Every time you reinforce those thoughts (“Danger! Danger!”) with the behaviour that they’re prompting (you keep the thing even though your logic tells you you shouldn’t), you’re telling your subconscious that it’s on the right track, and that it needs to react in the same way next time. And so it gets stronger and stronger.

To help to short-circuit this wiring, you need to listen to the thoughts, acknowledge them, feel the anxiety, but DO NOT act the way it wants you to. Eventually, you’ll find that little voice screaming “Keep it!” goes away because your subconscious gets evidence that you are safe without that action, and it stops trying to make you do it.
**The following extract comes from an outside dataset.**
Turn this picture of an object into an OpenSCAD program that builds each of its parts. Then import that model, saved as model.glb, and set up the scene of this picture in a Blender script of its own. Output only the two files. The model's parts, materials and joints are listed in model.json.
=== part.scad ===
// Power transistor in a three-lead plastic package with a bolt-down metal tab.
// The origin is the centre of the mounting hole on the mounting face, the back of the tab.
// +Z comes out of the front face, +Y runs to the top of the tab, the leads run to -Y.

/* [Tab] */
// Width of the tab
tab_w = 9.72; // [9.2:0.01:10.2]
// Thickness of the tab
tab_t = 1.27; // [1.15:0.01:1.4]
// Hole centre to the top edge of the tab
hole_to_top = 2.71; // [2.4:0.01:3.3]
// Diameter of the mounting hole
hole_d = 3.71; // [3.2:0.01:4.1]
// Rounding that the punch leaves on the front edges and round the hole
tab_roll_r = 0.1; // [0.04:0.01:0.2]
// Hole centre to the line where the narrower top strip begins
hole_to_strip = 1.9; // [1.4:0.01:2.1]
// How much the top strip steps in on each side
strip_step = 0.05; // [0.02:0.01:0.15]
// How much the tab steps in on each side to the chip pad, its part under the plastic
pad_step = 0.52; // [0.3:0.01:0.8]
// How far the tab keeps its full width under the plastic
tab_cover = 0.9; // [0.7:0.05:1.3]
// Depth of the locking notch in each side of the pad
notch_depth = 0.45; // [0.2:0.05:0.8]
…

Anxiety goes away eventually – your body is not designed to stay at heightened levels for long periods. Your brain will eventually kick in and essentially give up on trying to get you to act because it receives no reinforcements.
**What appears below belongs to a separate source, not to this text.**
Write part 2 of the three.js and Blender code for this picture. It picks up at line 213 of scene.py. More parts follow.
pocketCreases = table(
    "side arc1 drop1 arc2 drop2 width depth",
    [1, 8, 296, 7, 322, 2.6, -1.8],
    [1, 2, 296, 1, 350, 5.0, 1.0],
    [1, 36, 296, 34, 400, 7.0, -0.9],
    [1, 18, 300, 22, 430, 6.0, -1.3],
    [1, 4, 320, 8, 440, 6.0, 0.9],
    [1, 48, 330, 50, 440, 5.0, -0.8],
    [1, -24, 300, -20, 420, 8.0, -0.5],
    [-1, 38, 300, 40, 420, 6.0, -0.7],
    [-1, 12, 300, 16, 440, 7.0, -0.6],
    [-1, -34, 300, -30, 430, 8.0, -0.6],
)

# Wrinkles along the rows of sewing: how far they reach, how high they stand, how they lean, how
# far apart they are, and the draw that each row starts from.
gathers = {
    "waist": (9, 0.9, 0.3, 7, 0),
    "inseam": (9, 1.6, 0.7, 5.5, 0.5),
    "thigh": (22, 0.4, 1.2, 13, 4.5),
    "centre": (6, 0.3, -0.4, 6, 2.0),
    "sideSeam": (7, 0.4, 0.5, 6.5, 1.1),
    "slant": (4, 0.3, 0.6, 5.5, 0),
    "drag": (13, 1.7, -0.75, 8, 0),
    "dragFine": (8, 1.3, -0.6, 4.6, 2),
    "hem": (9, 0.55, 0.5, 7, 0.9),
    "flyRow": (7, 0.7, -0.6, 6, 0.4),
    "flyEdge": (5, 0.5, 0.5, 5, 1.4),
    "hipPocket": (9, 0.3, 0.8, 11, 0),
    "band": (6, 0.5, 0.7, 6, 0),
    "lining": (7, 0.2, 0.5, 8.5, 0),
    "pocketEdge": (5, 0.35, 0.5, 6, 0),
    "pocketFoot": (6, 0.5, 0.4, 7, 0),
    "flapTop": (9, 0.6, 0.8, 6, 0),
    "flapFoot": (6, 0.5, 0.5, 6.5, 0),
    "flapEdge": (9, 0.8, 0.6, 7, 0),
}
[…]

Tell your subconscious that you’re okay, that it’s all okay. That you know what you’re doing and in this circumstance, you don’t need it to keep you safe.

Too many interests makes for all work and no fun

A common theme among my clients with high levels of clutter, particularly those who are “information collectors” or “crafters”, is a very high number of interests.

The more interests you are actively pursuing, the more stuff you accumulate.

The more stuff you accumulate, the more time it takes you away from your interests.

Take stock. How many interests do you have? And how much do you even get to enjoy them? Ironically, the more supplies people have, the less they actually do.

IMG_6339I know you need your hobbies and pursuits for your mental health, but do you need all of them at the same time? Our lives are long enough to pick a few favourites at a time.

Consider dropping some altogether, or putting a lot of them on hold.

As Oprah says –

“You CAN have it all, just not all at once”.